In Pakistan’s open forex market, the dollar’s relatively subdued movement has allowed the rupee to hold its value with limited volatility, offering relief to importers and corporates that rely on stable exchange rates for pricing, procurement and budgeting. Market participants also highlighted that increased remittance flows during the year-end season supported foreign exchange liquidity, contributing to a smoother transition into January.
Despite the softer start, experts caution that the exchange rate outlook remains sensitive to global risk sentiment, commodity price movements, and domestic economic data. Factors such as trade balances, foreign direct investment activity and policy decisions by the State Bank of Pakistan will continue to influence the rupee-dollar dynamic as the year unfolds.
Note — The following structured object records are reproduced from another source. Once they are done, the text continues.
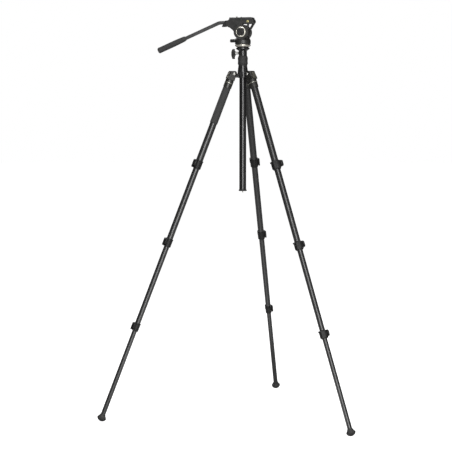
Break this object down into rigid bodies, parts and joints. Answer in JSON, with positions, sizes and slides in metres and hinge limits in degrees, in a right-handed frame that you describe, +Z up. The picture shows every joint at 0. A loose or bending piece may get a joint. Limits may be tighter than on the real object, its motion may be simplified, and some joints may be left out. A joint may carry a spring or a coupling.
{
  "type": "tripod with fluid head",
  "caption": "Standing video tripod with telescoping legs on flip locks, a sliding centre column, a levelling ball and a fluid head with a pan handle.",
  "frame": {"origin": "on the floor, on the axis of the centre column, legs spread and drawn out", "axes": "+Z up, +X the way the camera looks, so the pan handle points towards -X; the side leg stands towards +Y"},
  "size_m": [1.051, 0.9152, 1.6235],
  "materials": {
    "carbon_tube": "satin",
    "black_casting": "satin",
    "grey_casting": "satin",
    "moulded_black": "matte",
    "foot_rubber": "matte",
    "foam_grip": "matte",
    "bolt_steel": "polished",
    "ring_rubber": "matte",
    "column_black": "gloss",
    "hook_steel": "satin",
    "band_silver": "satin",
    "knob_black": "matte",
    "head_black": "satin",
    "dial_ring": "satin",
    "plate_black": "satin",
    "handle_grey": "matte"
  },
  "bodies": {
    "crown": {"spider_casting": "black_casting", "leg_pivot_bolts": "bolt_steel"},
    "column_lock": {"column_lock_ring": "ring_rubber"},
    "column": {"column_tube": "column_black", "column_hook": "hook_steel", "leveling_cup": "black_casting"},
    "level_pad": {"leveling_clamp_pad": "bolt_steel"},
    "level_ball": {"leveling_half_ball": "band_silver"},
    "level_knob": {"leveling_knob": "knob_black"},
    "pan": {"pan_housing": "head_black"},
    "pan_lock": {"pan_lock_knob": "knob_black"},
    "tilt": {"tilt_platform": "head_black", "tilt_shaft": "bolt_steel"},
    "drag_dial": {"drag_dial": "dial_ring"},
    "tilt_lock": {"tilt_lock_lever": "knob_black"},
    "plate": {"quick_release_plate": "plate_black"},
    "camera_screw": {"camera_screw": "bolt_steel"},
    "plate_lock": {"plate_lock_lever": "knob_black"},
    "handle": {"pan_handle": "handle_grey"},
    "handle_clamp": {"handle_clamp_lever": "knob_black"},
    "side_leg_upper": {"side_leg_hinge_casting": "black_casting", "side_leg_tube_1": "carbon_tube", "side_leg_collar_1": "moulded_black"},
    "side_leg_angle_lock": {"side_leg_angle_lock": "grey_casting"},
    "side_leg_lever_1": {"side_leg_lever_1": "moulded_black"},
    "side_leg_lever_2": {"side_leg_lever_2": "moulded_black"},
    "side_leg_lever_3": {"side_leg_lever_3": "moulded_black"},
    "side_leg_second": {"side_leg_tube_2": "carbon_tube", "side_leg_collar_2": "moulded_black"},
    "side_leg_third": {"side_leg_tube_3": "carbon_tube", "side_leg_collar_3": "moulded_black"},
    "side_leg_lowest": {"side_leg_tube_4": "carbon_tube", "side_leg_foot": "foot_rubber"},
    "back_leg_upper": {"back_leg_hinge_casting": "black_casting", "back_leg_tube_1": "carbon_tube", "back_leg_collar_1": "moulded_black", "back_leg_grip_sleeve": "foam_grip"},
    "back_leg_angle_lock": {"back_leg_angle_lock": "grey_casting"},
    "back_leg_lever_1": {"back_leg_lever_1": "moulded_black"},
    "back_leg_lever_2": {"back_leg_lever_2": "moulded_black"},
    "back_leg_lever_3": {"back_leg_lever_3": "moulded_black"},
    "back_leg_second": {"back_leg_tube_2": "carbon_tube", "back_leg_collar_2": "moulded_black"},
    "back_leg_third": {"back_leg_tube_3": "carbon_tube", "back_leg_collar_3": "moulded_black"},
    "back_leg_lowest": {"back_leg_tube_4": "carbon_tube", "back_leg_foot": "foot_rubber"},
    "front_leg_upper": {"front_leg_hinge_casting": "black_casting", "front_leg_tube_1": "carbon_tube", "front_leg_collar_1": "moulded_black"},
    "front_leg_angle_lock": {"front_leg_angle_lock": "grey_casting"},
    "front_leg_lever_1": {"front_leg_lever_1": "moulded_black"},
    "front_leg_lever_2": {"front_leg_lever_2": "moulded_black"},
    "front_leg_lever_3": {"front_leg_lever_3": "moulded_black"},
    "front_leg_second": {"front_leg_tube_2": "carbon_tube", "front_leg_collar_2": "moulded_black"},
    "front_leg_third": {"front_leg_tube_3": "carbon_tube", "front_leg_collar_3": "moulded_black"},
    "front_leg_lowest": {"front_leg_tube_4": "carbon_tube", "front_leg_foot": "foot_rubber"}
  },
  "joints": [
    {"name": "side_leg_fold", "type": "hinge", "parent": "crown", "child": "side_leg_upper", "pos_m": [0, 0.04, 1.391], "axis": [-1, 0, 0], "range_deg": [0, 21.4]},
    {"name": "side_leg_angle_release", "type": "slide", "parent": "side_leg_upper", "child": "side_leg_angle_lock", "axis": [0, 0.9306, 0.3659], "range_m": [0, 0.005], "stiffness_N_per_m": 400, "springref_m": -0.002},
    {"name": "side_leg_draw_2", "type": "slide", "parent": "side_leg_upper", "child": "side_leg_second", "axis": [0, -0.3659, 0.9306], "range_m": [0, 0.3005]},
    {"name": "side_leg_draw_3", "type": "slide", "parent": "side_leg_second", "child": "side_leg_third", "axis": [0, -0.3659, 0.9306], "range_m": [0, 0.3273]},
    {"name": "side_leg_draw_4", "type": "slide", "parent": "side_leg_third", "child": "side_leg_lowest", "axis": [0, -0.3659, 0.9306], "range_m": [0, 0.3565]},
    {"name": "side_leg_flip_1", "type": "hinge", "parent": "side_leg_upper", "child": "side_leg_lever_1", "pos_m": [-0.0169, 0.20228, 1.03327], "axis": [0, -0.3659, 0.9306], "range_deg": [0, 110]},
    {"name": "side_leg_flip_2", "type": "hinge", "parent": "side_leg_second", "child": "side_leg_lever_2", "pos_m": [-0.01482, 0.32367, 0.71905], "axis": [0, -0.3659, 0.9306], "range_deg": [0, 110]},
    {"name": "side_leg_flip_3", "type": "hinge", "parent": "side_leg_third", "child": "side_leg_lever_3", "pos_m": [-0.01374, 0.45537, 0.38126], "axis": [0, -0.3659, 0.9306], "range_deg": [0, 110]},
    {"name": "back_leg_fold", "type": "hinge", "parent": "crown", "child": "back_leg_upper", "pos_m": [-0.03464, -0.02, 1.391], "axis": [0.5, -0.866, 0], "range_deg": [0, 21.4]},
    {"name": "back_leg_angle_release", "type": "slide", "parent": "back_leg_upper", "child": "back_leg_angle_lock", "axis": [-0.806, -0.4653, 0.3659], "range_m": [0, 0.005], "stiffness_N_per_m": 400, "springref_m": -0.002},
    {"name": "back_leg_draw_2", "type": "slide", "parent": "back_leg_upper", "child": "back_leg_second", "axis": [0.3169, 0.183, 0.9306], "range_m": [0, 0.3005]},
    {"name": "back_leg_draw_3", "type": "slide", "parent": "back_leg_second", "child": "back_leg_third", "axis": [0.3169, 0.183, 0.9306], "range_m": [0, 0.3273]},
    {"name": "back_leg_draw_4", "type": "slide", "parent": "back_leg_third", "child": "back_leg_lowest", "axis": [0.3169, 0.183, 0.9306], "range_m": [0, 0.3565]},
    {"name": "back_leg_flip_1", "type": "hinge", "parent": "back_leg_upper", "child": "back_leg_lever_1", "pos_m": [-0.16673, -0.11578, 1.03327], "axis": [0.3169, 0.183, 0.9306], "range_deg": [0, 110]},
    {"name": "back_leg_flip_2", "type": "hinge", "parent": "back_leg_second", "child": "back_leg_lever_2", "pos_m": [-0.2729, -0.17467, 0.71905], "axis": [0.3169, 0.183, 0.9306], "range_deg": [0, 110]},
    {"name": "back_leg_flip_3", "type": "hinge", "parent": "back_leg_third", "child": "back_leg_lever_3", "pos_m": [-0.38749, -0.23959, 0.38126], "axis": [0.3169, 0.183, 0.9306], "range_deg": [0, 110]},
    {"name": "front_leg_fold", "type": "hinge", "parent": "crown", "child": "front_leg_upper", "pos_m": [0.03464, -0.02, 1.391], "axis": [0.5, 0.866, 0], "range_deg": [0, 21.4]},
    {"name": "front_leg_angle_release", "type": "slide", "parent": "front_leg_upper", "child": "front_leg_angle_lock", "axis": [0.806, -0.4653, 0.3659], "range_m": [0, 0.005], "stiffness_N_per_m": 400, "springref_m": -0.002},
    {"name": "front_leg_draw_2", "type": "slide", "parent": "front_leg_upper", "child": "front_leg_second", "axis": [-0.3169, 0.183, 0.9306], "range_m": [0, 0.3005]},
    {"name": "front_leg_draw_3", "type": "slide", "parent": "front_leg_second", "child": "front_leg_third", "axis": [-0.3169, 0.183, 0.9306], "range_m": [0, 0.3273]},
    {"name": "front_leg_draw_4", "type": "slide", "parent": "front_leg_third", "child": "front_leg_lowest", "axis": [-0.3169, 0.183, 0.9306], "range_m": [0, 0.3565]},
    {"name": "front_leg_flip_1", "type": "hinge", "parent": "front_leg_upper", "child": "front_leg_lever_1", "pos_m": [0.18364, -0.0865, 1.03327], "axis": [-0.3169, 0.183, 0.9306], "range_deg": [0, 110]},
    {"name": "front_leg_flip_2", "type": "hinge", "parent": "front_leg_second", "child": "front_leg_lever_2", "pos_m": [0.28772, -0.149, 0.71905], "axis": [-0.3169, 0.183, 0.9306], "range_deg": [0, 110]},
    {"name": "front_leg_flip_3", "type": "hinge", "parent": "front_leg_third", "child": "front_leg_lever_3", "pos_m": [0.40123, -0.21579, 0.38126], "axis": [-0.3169, 0.183, 0.9306], "range_deg": [0, 110]},
    {"name": "column_rise", "type": "slide", "parent": "crown", "child": "column", "axis": [0, 0, 1], "range_m": [0, 0.42]},
    {"name": "column_lock_turn", "type": "hinge", "parent": "crown", "child": "column_lock", "pos_m": [0, 0, 1.444], "axis": [0, 0, 1], "range_deg": [0, 90]},
    {"name": "level_pitch", "type": "hinge", "parent": "column", "child": "level_pad", "pos_m": [0, 0, 1.507], "axis": [0, 1, 0], "range_deg": [-7, 7]},
    {"name": "level_roll", "type": "hinge", "parent": "level_pad", "child": "level_ball", "pos_m": [0, 0, 1.507], "axis": [1, 0, 0], "range_deg": [-7, 7]},
    {"name": "level_knob_turn", "type": "hinge", "parent": "column", "child": "level_knob", "pos_m": [-0.03, 0, 1.4756], "axis": [-1, 0, 0], "range_deg": [0, 360]},
    {"name": "pan_turn", "type": "hinge", "parent": "level_ball", "child": "pan", "pos_m": [0, 0, 1.52], "axis": [0, 0, 1], "continuous": true},
    {"name": "pan_lock_turn", "type": "hinge", "parent": "pan", "child": "pan_lock", "pos_m": [-0.04, 0, 1.525], "axis": [-1, 0, 0], "range_deg": [0, 270]},
    {"name": "tilt_turn", "type": "hinge", "parent": "pan", "child": "tilt", "pos_m": [0, 0, 1.559], "axis": [0, 1, 0], "range_deg": [-50, 70]},
    {"name": "drag_dial_turn", "type": "hinge", "parent": "tilt", "child": "drag_dial", "pos_m": [0, -0.034, 1.559], "axis": [0, -1, 0], "range_deg": [0, 270]},
    {"name": "tilt_lock_swing", "type": "hinge", "parent": "tilt", "child": "tilt_lock", "pos_m": [0, 0.034, 1.559], "axis": [0, 1, 0], "range_deg": [-70, 0]},
    {"name": "plate_slide", "type": "slide", "parent": "tilt", "child": "plate", "axis": [1, 0, 0], "range_m": [-0.008, 0.02]},
    {"name": "camera_screw_turn", "type": "hinge", "parent": "plate", "child": "camera_screw", "pos_m": [-0.0249, 0, 1.617], "axis": [0, 0, 1], "continuous": true},
    {"name": "plate_lock_swing", "type": "hinge", "parent": "tilt", "child": "plate_lock", "pos_m": [0.01, 0.03, 1.601], "axis": [0, 1, 0], "range_deg": [0, 40]},
    {"name": "handle_swing", "type": "hinge", "parent": "tilt", "child": "handle", "pos_m": [-0.068, -0.0053, 1.598], "axis": [0, -1, 0], "range_deg": [-60, 30]},
    {"name": "handle_clamp_swing", "type": "hinge", "parent": "tilt", "child": "handle_clamp", "pos_m": [-0.068, -0.0155, 1.598], "axis": [0, 1, 0], "range_deg": [0, 70]}
  ]
}
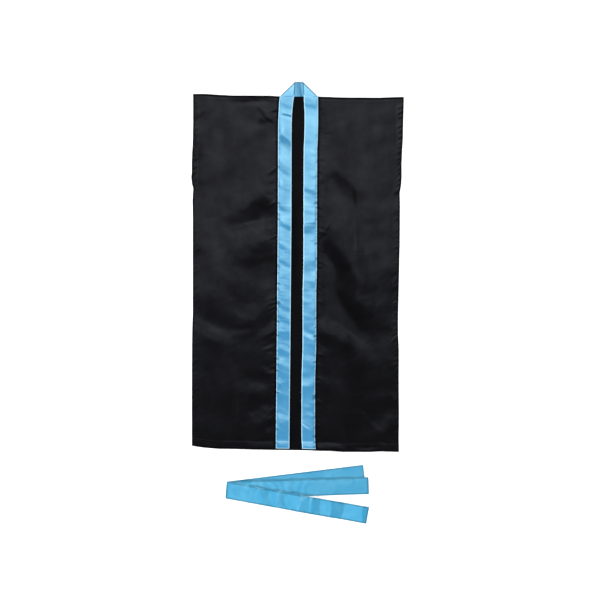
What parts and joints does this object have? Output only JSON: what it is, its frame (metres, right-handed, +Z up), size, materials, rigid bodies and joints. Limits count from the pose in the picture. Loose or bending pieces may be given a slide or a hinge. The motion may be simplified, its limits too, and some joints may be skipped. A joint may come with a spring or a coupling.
{
  "type": "happi coat with belt",
  "caption": "Sleeveless open-front happi coat in black satin with a pale blue collar band, laid flat, and its blue satin belt folded below the hem.",
  "frame": {"origin": "on the surface that the coat lies on, under the middle of the box round the coat and its belt", "axes": "+Y runs from the hem to the collar, +X across to the viewer's right with the front facing up, and +Z up from the surface"},
  "size_m": [0.663, 1.3769, 0.009],
  "materials": {
    "black_satin": "satin",
    "blue_satin": "satin"
  },
  "bodies": {
    "root": {"back_panel": "black_satin", "front_panel_left": "black_satin", "front_panel_right": "black_satin", "collar_left": "blue_satin", "collar_right": "blue_satin", "collar_neck": "blue_satin", "sash": "blue_satin"}
  },
  "joints": []
}
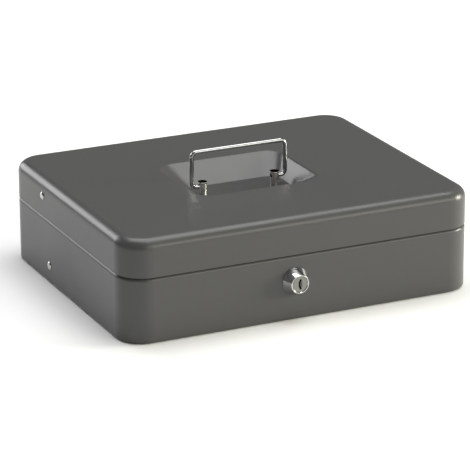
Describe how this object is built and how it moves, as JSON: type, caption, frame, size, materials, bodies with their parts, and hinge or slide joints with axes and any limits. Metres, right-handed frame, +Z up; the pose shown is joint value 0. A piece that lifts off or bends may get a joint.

The trend of a softer dollar also mirrors broader global currency market behaviour, where safe-haven demand has eased and risk assets have found firmer footing amid shifting monetary policy expectations. Emerging market currencies, including the Pakistani rupee, saw relief from depreciatory pressures that dominated much of the prior year.
For consumers and businesses, a stable or appreciating rupee can help moderate inflationary pressures tied to imported goods and fuel costs, although underlying inflation dynamics remain a key driver of purchasing power and cost of living. Importers, in particular, may find more predictable budgeting in the near term if the early trend persists.
Overall, the dollar’s soft start to 2026 — following a significant annual drop in 2025 — underscores evolving currency market conditions and suggests a cautious but positive outlook for Pakistan’s foreign exchange environment in the early part of the year. Continued monitoring of global monetary trends, remittance flows and policy developments will be crucial for anticipating future exchange rate movements.